Give every line of the material again, exactly as written.

____

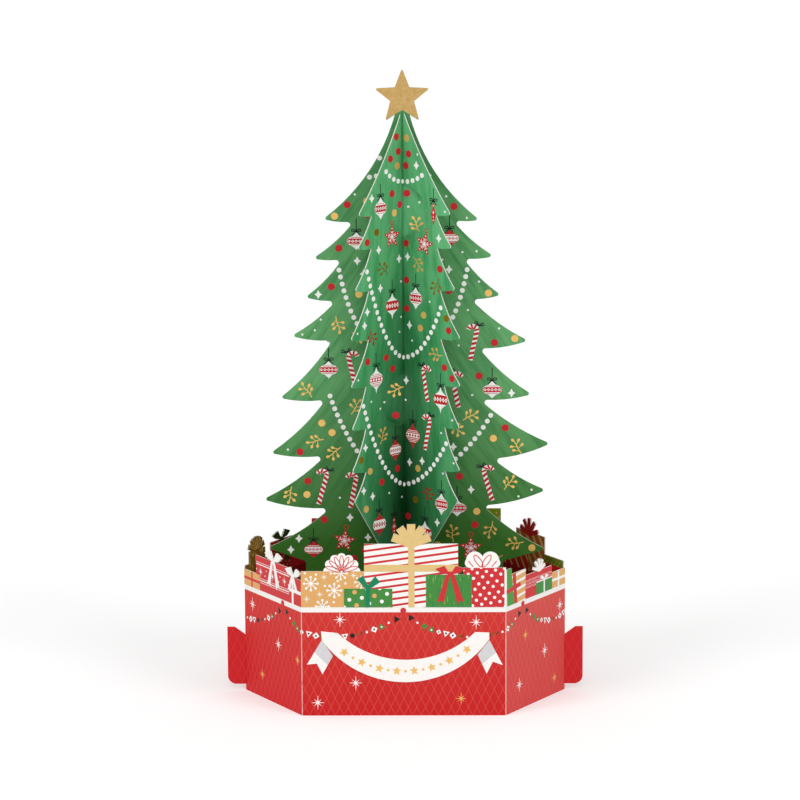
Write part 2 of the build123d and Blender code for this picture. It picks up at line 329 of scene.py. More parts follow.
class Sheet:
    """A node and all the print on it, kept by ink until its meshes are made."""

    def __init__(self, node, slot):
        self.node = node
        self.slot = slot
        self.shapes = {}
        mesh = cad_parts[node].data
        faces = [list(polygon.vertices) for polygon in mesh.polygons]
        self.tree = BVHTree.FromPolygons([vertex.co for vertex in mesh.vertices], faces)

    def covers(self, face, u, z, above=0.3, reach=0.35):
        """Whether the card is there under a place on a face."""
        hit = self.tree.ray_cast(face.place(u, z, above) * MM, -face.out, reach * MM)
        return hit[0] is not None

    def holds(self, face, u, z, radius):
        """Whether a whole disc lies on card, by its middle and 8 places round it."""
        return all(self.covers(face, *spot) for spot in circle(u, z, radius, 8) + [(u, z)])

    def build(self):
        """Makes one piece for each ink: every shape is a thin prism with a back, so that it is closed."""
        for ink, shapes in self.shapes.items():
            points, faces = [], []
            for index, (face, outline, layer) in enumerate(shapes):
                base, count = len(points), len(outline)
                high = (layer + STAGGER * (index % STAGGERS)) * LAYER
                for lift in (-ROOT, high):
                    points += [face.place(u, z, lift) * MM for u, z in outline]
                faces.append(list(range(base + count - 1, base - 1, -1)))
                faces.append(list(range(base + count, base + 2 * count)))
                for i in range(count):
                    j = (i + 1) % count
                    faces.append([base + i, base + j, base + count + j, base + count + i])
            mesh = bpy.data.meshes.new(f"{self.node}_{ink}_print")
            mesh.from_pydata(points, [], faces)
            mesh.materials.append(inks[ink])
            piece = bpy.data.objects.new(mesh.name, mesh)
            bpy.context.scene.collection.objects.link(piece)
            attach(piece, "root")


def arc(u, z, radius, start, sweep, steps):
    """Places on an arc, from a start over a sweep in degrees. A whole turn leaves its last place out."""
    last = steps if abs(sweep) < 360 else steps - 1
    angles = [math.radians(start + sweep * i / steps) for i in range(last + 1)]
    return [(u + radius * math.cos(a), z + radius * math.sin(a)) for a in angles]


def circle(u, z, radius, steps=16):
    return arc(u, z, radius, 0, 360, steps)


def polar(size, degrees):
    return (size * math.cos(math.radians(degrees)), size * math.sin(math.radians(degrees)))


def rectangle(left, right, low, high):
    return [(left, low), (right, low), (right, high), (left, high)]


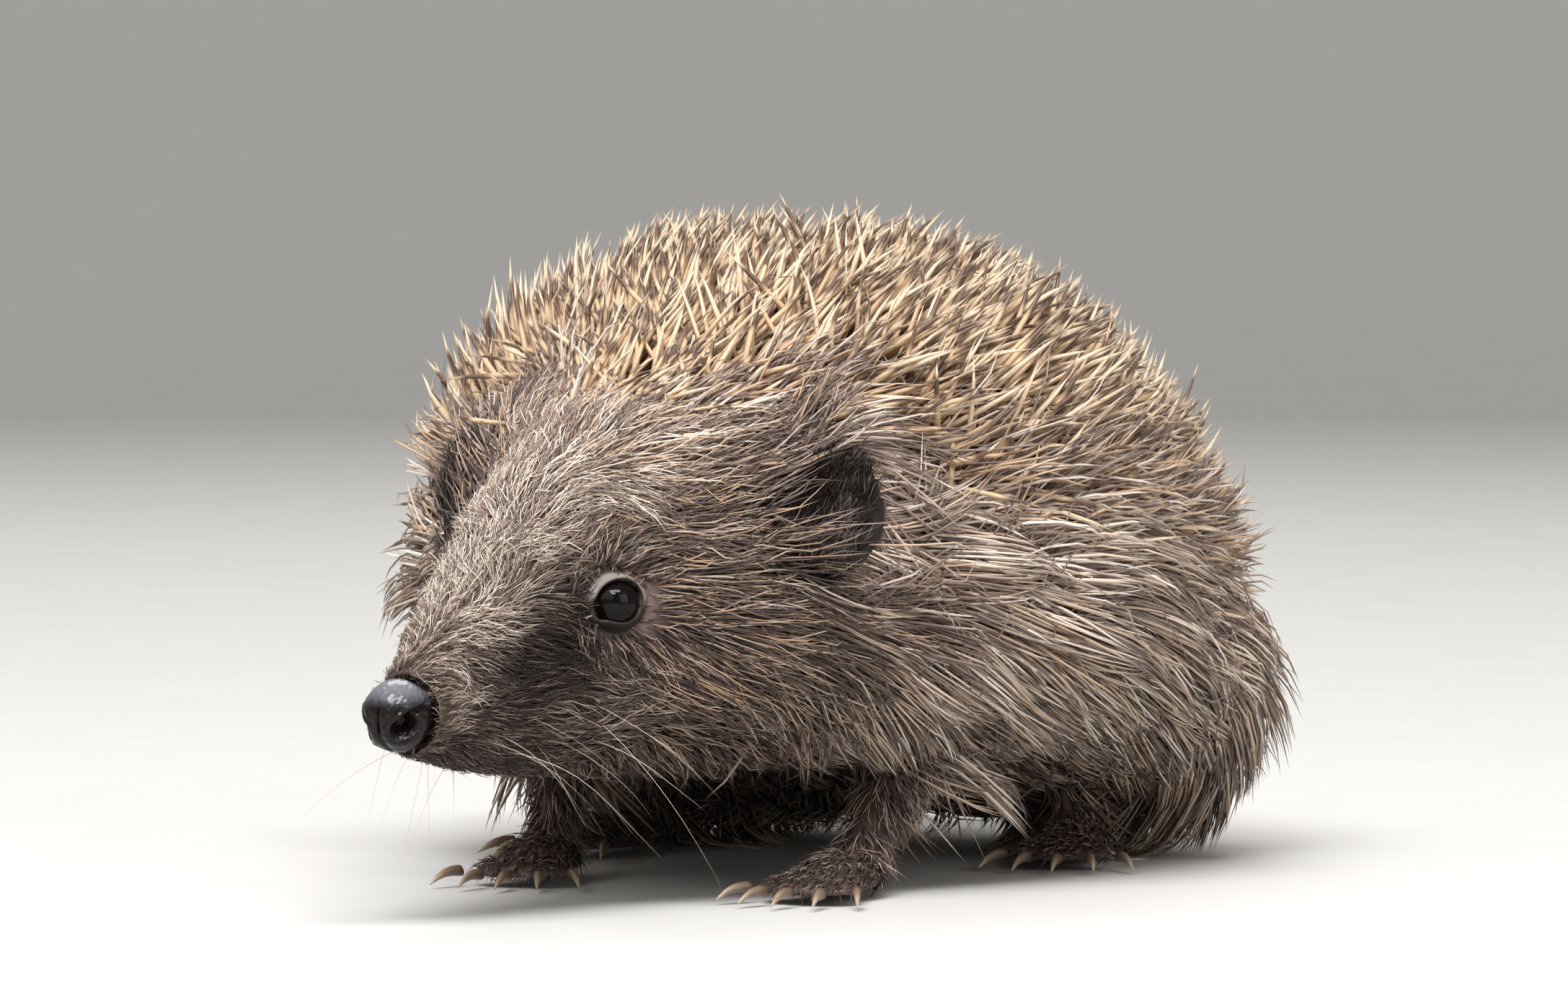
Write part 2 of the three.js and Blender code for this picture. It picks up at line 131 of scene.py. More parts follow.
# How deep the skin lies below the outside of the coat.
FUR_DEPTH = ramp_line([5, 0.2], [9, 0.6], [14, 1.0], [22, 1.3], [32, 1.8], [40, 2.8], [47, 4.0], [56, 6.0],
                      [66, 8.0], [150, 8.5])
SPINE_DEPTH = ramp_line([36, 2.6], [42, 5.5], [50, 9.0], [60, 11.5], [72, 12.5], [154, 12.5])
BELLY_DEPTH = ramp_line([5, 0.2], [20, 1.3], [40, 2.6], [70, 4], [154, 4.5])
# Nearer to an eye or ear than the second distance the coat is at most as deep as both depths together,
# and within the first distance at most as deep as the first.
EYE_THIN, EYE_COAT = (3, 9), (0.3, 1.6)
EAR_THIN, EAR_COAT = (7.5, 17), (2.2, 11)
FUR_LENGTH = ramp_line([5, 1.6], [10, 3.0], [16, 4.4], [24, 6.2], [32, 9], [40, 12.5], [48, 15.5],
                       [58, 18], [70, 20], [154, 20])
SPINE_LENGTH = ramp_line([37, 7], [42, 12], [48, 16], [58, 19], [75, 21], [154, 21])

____

### WRITTEN SOLUTION:
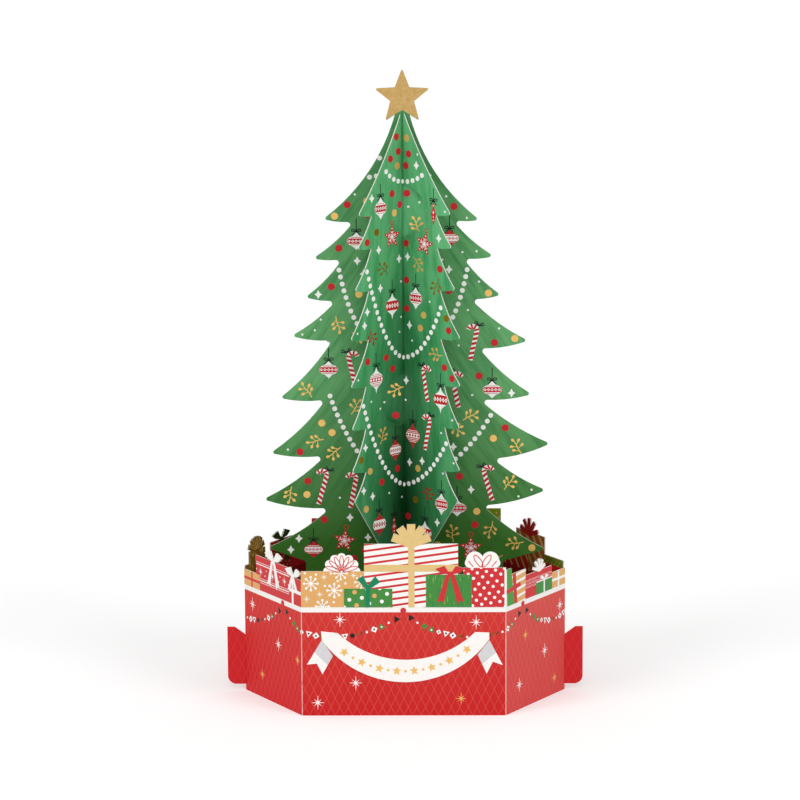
Write part 2 of the build123d and Blender code for this picture. It picks up at line 329 of scene.py. More parts follow.
class Sheet:
    """A node and all the print on it, kept by ink until its meshes are made."""

    def __init__(self, node, slot):
        self.node = node
        self.slot = slot
        self.shapes = {}
        mesh = cad_parts[node].data
        faces = [list(polygon.vertices) for polygon in mesh.polygons]
        self.tree = BVHTree.FromPolygons([vertex.co for vertex in mesh.vertices], faces)

    def covers(self, face, u, z, above=0.3, reach=0.35):
        """Whether the card is there under a place on a face."""
        hit = self.tree.ray_cast(face.place(u, z, above) * MM, -face.out, reach * MM)
        return hit[0] is not None

    def holds(self, face, u, z, radius):
        """Whether a whole disc lies on card, by its middle and 8 places round it."""
        return all(self.covers(face, *spot) for spot in circle(u, z, radius, 8) + [(u, z)])

    def build(self):
        """Makes one piece for each ink: every shape is a thin prism with a back, so that it is closed."""
        for ink, shapes in self.shapes.items():
            points, faces = [], []
            for index, (face, outline, layer) in enumerate(shapes):
                base, count = len(points), len(outline)
                high = (layer + STAGGER * (index % STAGGERS)) * LAYER
                for lift in (-ROOT, high):
                    points += [face.place(u, z, lift) * MM for u, z in outline]
                faces.append(list(range(base + count - 1, base - 1, -1)))
                faces.append(list(range(base + count, base + 2 * count)))
                for i in range(count):
                    j = (i + 1) % count
                    faces.append([base + i, base + j, base + count + j, base + count + i])
            mesh = bpy.data.meshes.new(f"{self.node}_{ink}_print")
            mesh.from_pydata(points, [], faces)
            mesh.materials.append(inks[ink])
            piece = bpy.data.objects.new(mesh.name, mesh)
            bpy.context.scene.collection.objects.link(piece)
            attach(piece, "root")


def arc(u, z, radius, start, sweep, steps):
    """Places on an arc, from a start over a sweep in degrees. A whole turn leaves its last place out."""
    last = steps if abs(sweep) < 360 else steps - 1
    angles = [math.radians(start + sweep * i / steps) for i in range(last + 1)]
    return [(u + radius * math.cos(a), z + radius * math.sin(a)) for a in angles]


def circle(u, z, radius, steps=16):
    return arc(u, z, radius, 0, 360, steps)


def polar(size, degrees):
    return (size * math.cos(math.radians(degrees)), size * math.sin(math.radians(degrees)))


def rectangle(left, right, low, high):
    return [(left, low), (right, low), (right, high), (left, high)]


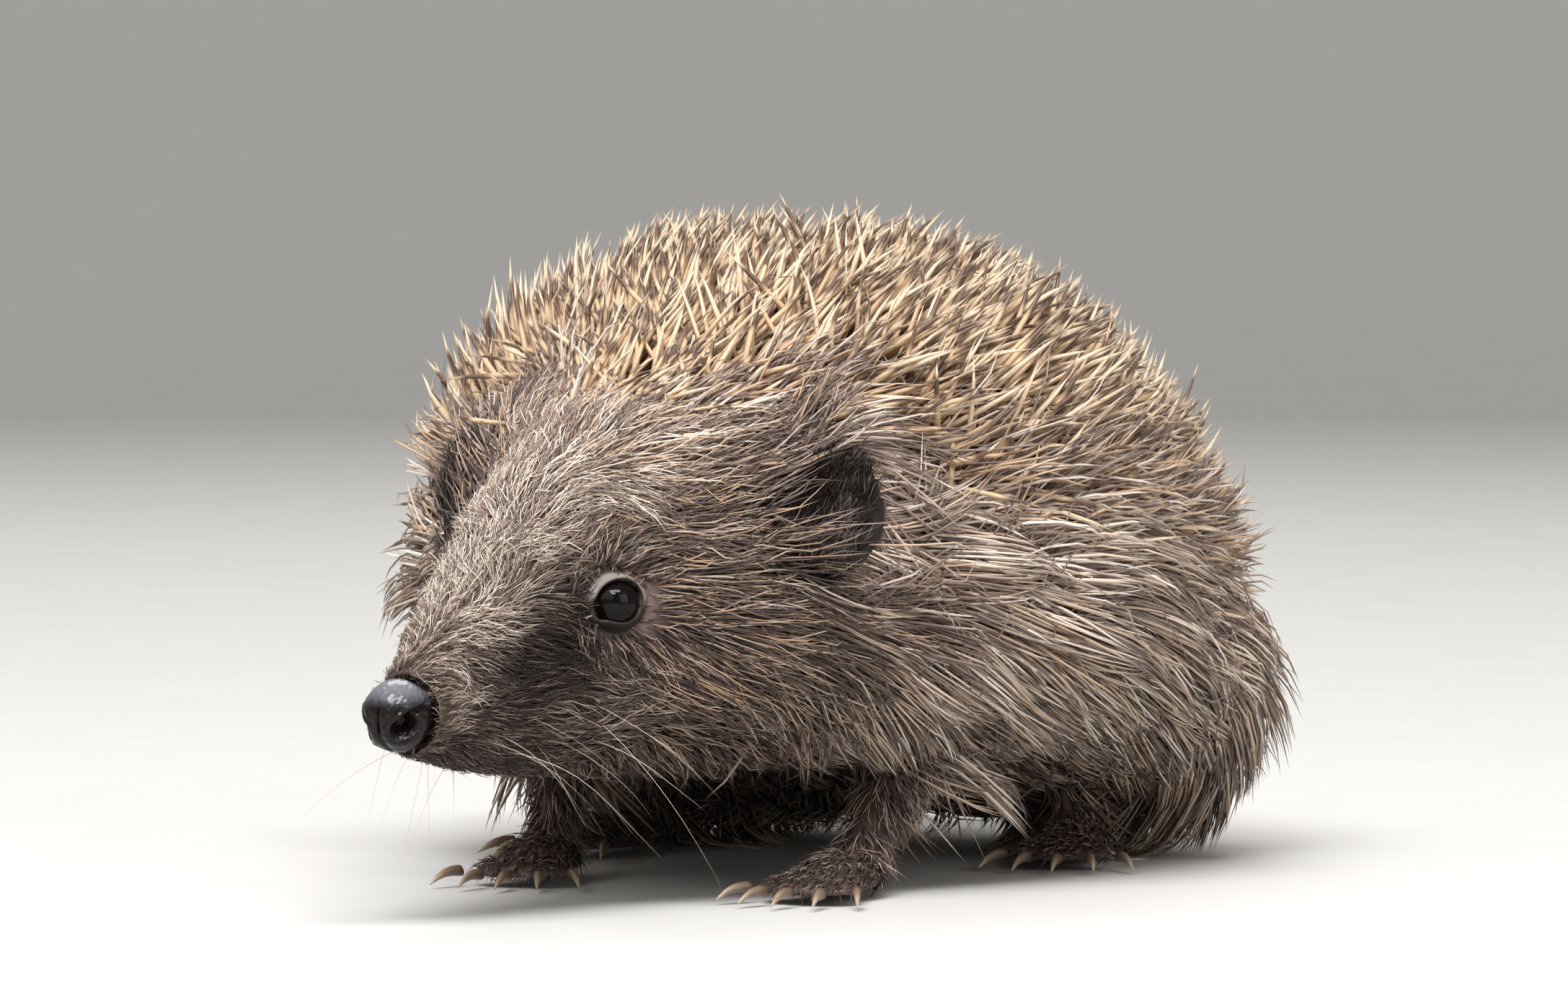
Write part 2 of the three.js and Blender code for this picture. It picks up at line 131 of scene.py. More parts follow.
# How deep the skin lies below the outside of the coat.
FUR_DEPTH = ramp_line([5, 0.2], [9, 0.6], [14, 1.0], [22, 1.3], [32, 1.8], [40, 2.8], [47, 4.0], [56, 6.0],
                      [66, 8.0], [150, 8.5])
SPINE_DEPTH = ramp_line([36, 2.6], [42, 5.5], [50, 9.0], [60, 11.5], [72, 12.5], [154, 12.5])
BELLY_DEPTH = ramp_line([5, 0.2], [20, 1.3], [40, 2.6], [70, 4], [154, 4.5])
# Nearer to an eye or ear than the second distance the coat is at most as deep as both depths together,
# and within the first distance at most as deep as the first.
EYE_THIN, EYE_COAT = (3, 9), (0.3, 1.6)
EAR_THIN, EAR_COAT = (7.5, 17), (2.2, 11)
FUR_LENGTH = ramp_line([5, 1.6], [10, 3.0], [16, 4.4], [24, 6.2], [32, 9], [40, 12.5], [48, 15.5],
                       [58, 18], [70, 20], [154, 20])
SPINE_LENGTH = ramp_line([37, 7], [42, 12], [48, 16], [58, 19], [75, 21], [154, 21])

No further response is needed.